The High Court refused to grant an application by Customs for an extension of time to appeal against a decision of the VAT and Duties Tribunal where they did not have proper justification for the delay in bringing an appeal such as would persuade the court to treat them as a sufficiently exceptional case for an extension of time.

Facts

Customs applied for an extension of time to appeal against a decision of the VAT and Duties Tribunal. The relevant time-limit for such an appeal was imposed by CPR r. 52PD, para. 23.8(2)(b) which specified a period of 56 days after the date of the decision or other determination that the appellant wished to appeal.

An issue arose as to the relevant date of the decision which was either 21 July 2006 (as the taxpayer contended) or 13 September 2006 (as Customs contended). The appeal notice was dated 30 March 2007 and so the appeal was brought outside the relevant period of 56 days irrespective of which date was correct. However, Customs contended that the court should look at the history of the case and assess the position on the basis that Customs delayed until 30 March 2007 in appealing a decision of 13 September 2006, rather than a decision of 21 July 2006. A key point on which Customs relied was that the decision of 13 September 2006 was not sent to them on or about that date and that they only became aware of that decision on 2 February 2007.

Customs submitted that, although the tribunal had released a decision on 21 July 2006, they released a further decision on 13 September 1996 which superseded the July decision. Customs said they wished to appeal the September decision for which time began to run from 13 September and, since the September decision had not reached Customs until 2 February 2007 and Customs filed their appellant's notice on 30 March 2007, the fifty-sixth day after 2 February 2007, they should have an extension of time to the date of the appellant's notice. Such an extension was justified because the period of the extension would be equal to the period during which Customs had been unaware of the existence of the September decision which they now wished to appeal.

The taxpayer submitted that the relevant decision was the July decision since the September decision was either a supplementary decision or a correction of the July decision. Customs had given no explanation, supported by evidence, as to why they had not appealed the July decision within 56 days of 21 July 2006. An extension of time was only appropriate in an exceptional case. Under CPR 3.9(2), if Customs were to contend that the present was an exceptional case, which justified an extension of time for appealing, they had to establish by evidence the facts on which they relied.

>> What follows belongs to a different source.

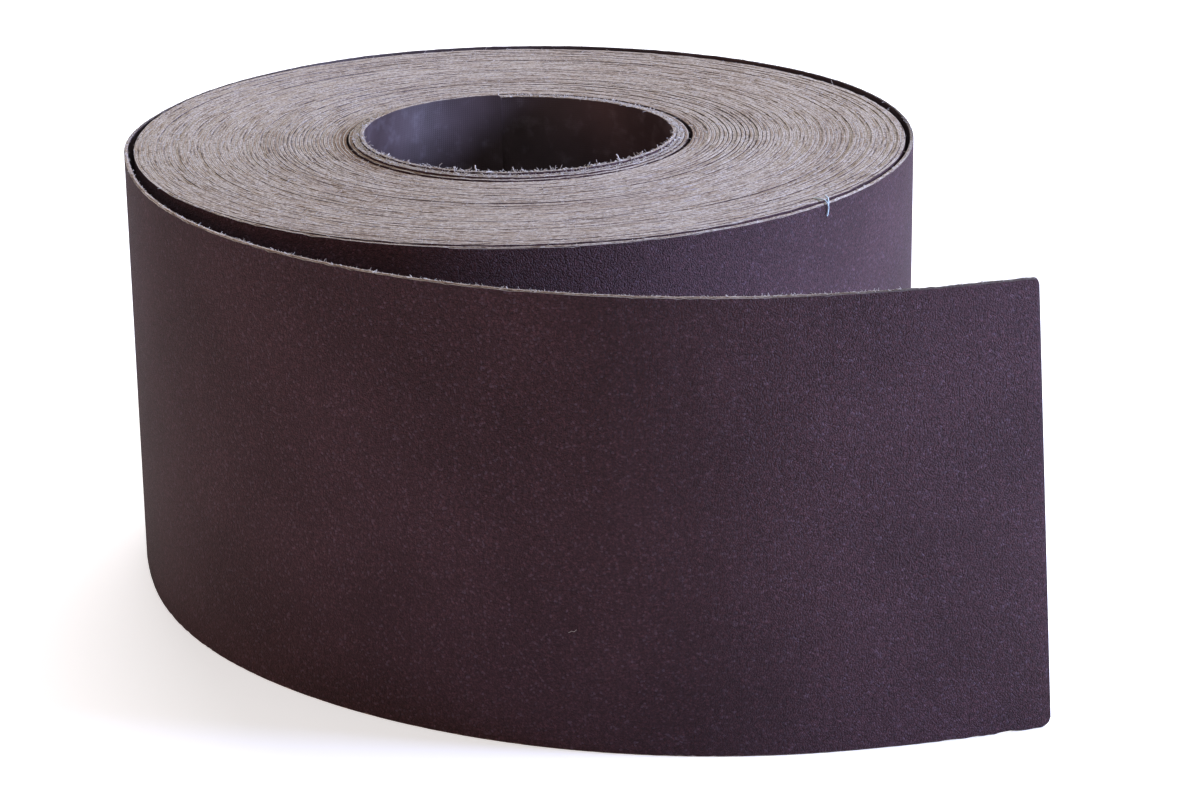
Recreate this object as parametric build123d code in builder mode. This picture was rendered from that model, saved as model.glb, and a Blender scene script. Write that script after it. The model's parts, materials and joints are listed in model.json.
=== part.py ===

For the period from 21 July 2006 to 2 February 2007, all that Customs would have been entitled to think would happen was that the tribunal would issue a supplementary decision. They could not have expected that a supplementary decision would start time running afresh for the necessary appeal against the July decision. Even if the September decision, when it came, might have been confusing as to when time started to run, if Customs did not receive that decision until 2 February 2007, Customs could not have been confused by something they had not seen until that time.

Issue

Whether, in all the circumstances, it was appropriate to grant an extension of the time for appealing.

Decision

Morgan J (dismissing the application) said that once the tribunal had released the July decision, it had no power to revoke that decision. As the time for appealing under the Civil Procedure Rules ran from 21 July 2006, the tribunal had no power to extend that time. The substance of what the tribunal did on 13 September 2006 was to correct its decision released in July with the inclusion of an additional paragraph.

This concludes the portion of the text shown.